> **Stored data**
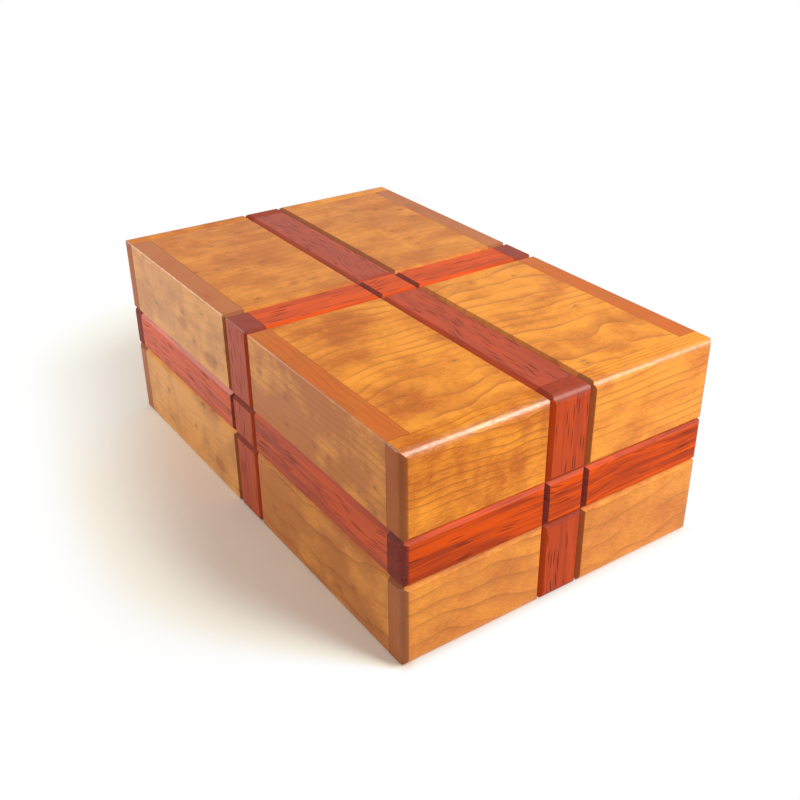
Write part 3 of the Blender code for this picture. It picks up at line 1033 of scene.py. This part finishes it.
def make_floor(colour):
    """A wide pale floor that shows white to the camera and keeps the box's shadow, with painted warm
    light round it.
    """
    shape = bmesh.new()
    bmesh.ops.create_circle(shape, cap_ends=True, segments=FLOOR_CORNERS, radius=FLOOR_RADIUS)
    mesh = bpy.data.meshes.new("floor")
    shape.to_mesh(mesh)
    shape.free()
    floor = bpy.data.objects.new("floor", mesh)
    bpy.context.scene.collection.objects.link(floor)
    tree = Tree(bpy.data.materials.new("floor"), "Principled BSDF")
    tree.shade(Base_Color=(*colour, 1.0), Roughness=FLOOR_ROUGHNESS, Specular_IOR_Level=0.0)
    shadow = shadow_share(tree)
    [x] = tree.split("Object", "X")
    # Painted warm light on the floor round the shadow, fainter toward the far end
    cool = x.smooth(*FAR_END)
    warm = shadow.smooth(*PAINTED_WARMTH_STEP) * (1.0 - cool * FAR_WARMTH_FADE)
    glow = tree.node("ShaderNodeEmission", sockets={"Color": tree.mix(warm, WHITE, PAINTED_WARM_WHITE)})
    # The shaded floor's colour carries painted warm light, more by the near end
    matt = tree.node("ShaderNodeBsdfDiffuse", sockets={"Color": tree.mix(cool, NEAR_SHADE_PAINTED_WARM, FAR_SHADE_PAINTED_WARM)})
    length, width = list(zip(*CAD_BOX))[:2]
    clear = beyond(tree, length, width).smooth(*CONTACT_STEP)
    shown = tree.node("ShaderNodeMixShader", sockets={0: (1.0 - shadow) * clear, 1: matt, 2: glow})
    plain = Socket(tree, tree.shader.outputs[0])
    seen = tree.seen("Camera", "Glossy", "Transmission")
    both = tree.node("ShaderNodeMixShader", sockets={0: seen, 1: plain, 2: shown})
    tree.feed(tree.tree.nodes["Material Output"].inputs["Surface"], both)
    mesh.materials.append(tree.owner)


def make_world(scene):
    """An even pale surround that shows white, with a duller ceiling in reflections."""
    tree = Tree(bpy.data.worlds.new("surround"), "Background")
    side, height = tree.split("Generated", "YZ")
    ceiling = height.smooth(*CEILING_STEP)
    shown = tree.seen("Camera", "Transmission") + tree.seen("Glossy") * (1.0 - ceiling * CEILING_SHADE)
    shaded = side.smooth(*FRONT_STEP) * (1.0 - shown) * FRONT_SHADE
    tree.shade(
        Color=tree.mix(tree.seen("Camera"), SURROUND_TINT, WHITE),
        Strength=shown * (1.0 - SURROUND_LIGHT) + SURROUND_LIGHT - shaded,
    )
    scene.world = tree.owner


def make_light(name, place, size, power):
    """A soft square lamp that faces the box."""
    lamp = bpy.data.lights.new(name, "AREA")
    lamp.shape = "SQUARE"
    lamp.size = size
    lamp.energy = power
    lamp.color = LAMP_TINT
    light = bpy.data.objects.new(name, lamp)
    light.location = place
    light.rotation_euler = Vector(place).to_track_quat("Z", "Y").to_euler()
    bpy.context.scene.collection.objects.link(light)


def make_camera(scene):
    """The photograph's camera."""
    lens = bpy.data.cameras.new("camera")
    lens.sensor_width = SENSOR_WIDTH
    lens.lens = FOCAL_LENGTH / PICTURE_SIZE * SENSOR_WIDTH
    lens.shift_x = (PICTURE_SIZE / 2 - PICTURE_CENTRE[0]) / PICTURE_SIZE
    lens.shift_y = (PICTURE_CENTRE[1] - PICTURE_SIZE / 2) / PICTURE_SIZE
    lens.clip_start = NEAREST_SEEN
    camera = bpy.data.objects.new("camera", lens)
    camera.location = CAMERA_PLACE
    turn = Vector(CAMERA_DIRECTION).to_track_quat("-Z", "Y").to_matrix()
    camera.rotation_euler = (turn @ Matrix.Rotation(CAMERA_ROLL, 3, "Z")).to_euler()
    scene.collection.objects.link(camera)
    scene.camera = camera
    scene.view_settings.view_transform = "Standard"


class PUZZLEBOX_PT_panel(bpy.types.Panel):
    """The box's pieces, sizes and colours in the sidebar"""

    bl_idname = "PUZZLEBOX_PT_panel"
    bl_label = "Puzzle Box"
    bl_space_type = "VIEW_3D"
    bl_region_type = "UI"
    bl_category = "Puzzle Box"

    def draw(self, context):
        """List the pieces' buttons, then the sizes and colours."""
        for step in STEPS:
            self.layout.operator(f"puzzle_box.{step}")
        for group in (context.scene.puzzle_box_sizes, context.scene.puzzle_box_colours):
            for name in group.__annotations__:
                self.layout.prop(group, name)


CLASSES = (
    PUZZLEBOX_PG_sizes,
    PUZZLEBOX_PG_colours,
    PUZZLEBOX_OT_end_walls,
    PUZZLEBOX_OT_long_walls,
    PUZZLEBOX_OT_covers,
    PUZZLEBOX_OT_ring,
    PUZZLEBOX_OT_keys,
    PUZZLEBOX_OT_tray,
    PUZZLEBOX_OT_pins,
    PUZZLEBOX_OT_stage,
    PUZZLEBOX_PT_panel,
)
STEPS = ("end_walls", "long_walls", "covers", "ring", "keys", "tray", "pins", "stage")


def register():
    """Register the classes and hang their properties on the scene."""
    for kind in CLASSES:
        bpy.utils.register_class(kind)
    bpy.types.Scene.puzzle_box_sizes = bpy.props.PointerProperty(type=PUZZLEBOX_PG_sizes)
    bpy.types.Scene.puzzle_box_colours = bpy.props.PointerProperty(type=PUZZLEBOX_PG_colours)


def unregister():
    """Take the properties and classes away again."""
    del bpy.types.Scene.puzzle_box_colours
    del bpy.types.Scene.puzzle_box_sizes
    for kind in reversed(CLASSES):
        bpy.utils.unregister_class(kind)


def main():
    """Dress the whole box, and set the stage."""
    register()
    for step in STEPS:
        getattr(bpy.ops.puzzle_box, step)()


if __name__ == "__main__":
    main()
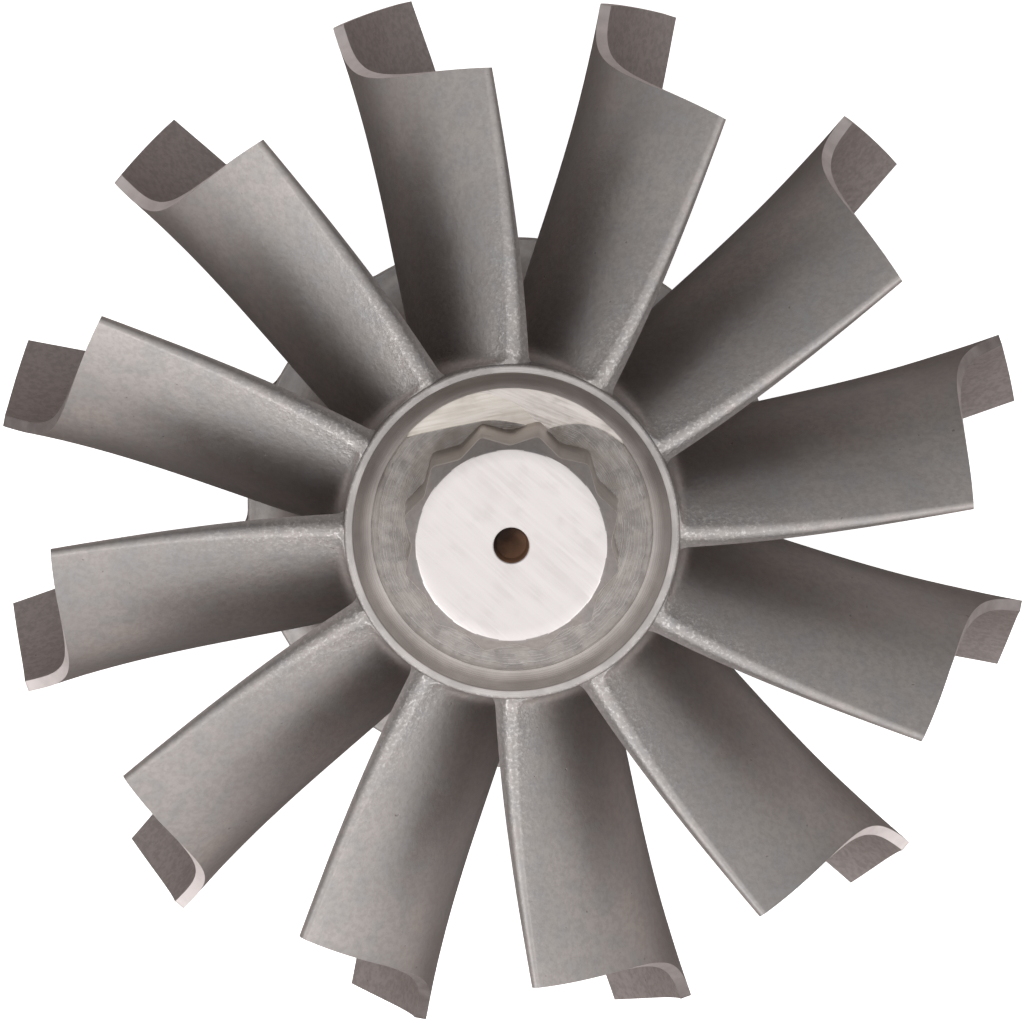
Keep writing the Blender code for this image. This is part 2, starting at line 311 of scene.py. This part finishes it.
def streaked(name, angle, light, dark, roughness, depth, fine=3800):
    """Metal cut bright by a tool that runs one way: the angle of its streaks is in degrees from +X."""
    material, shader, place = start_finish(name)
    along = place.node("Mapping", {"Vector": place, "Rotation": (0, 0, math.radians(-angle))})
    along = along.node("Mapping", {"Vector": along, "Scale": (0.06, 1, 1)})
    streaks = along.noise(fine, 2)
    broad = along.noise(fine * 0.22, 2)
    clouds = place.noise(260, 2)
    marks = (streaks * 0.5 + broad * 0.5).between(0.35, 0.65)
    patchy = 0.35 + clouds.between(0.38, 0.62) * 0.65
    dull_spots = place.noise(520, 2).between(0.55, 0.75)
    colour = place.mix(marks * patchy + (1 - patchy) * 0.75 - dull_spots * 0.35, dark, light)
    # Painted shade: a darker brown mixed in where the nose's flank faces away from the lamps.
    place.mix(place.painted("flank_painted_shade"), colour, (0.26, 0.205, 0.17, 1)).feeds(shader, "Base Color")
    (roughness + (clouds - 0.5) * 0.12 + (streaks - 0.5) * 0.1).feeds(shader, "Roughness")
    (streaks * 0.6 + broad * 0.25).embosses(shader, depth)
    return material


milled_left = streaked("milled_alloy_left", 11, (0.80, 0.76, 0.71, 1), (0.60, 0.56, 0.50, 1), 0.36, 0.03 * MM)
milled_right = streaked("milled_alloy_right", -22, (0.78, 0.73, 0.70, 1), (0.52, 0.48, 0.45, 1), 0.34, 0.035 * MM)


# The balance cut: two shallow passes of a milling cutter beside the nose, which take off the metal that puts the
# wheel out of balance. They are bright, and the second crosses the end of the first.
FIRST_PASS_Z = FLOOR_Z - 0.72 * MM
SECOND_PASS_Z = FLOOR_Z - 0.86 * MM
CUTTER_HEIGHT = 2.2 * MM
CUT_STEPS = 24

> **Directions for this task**
Pick out the lines containing the string "part".

> **Right answer**
Write part 3 of the Blender code for this picture. It picks up at line 1033 of scene.py. This part finishes it.
Keep writing the Blender code for this image. This is part 2, starting at line 311 of scene.py. This part finishes it.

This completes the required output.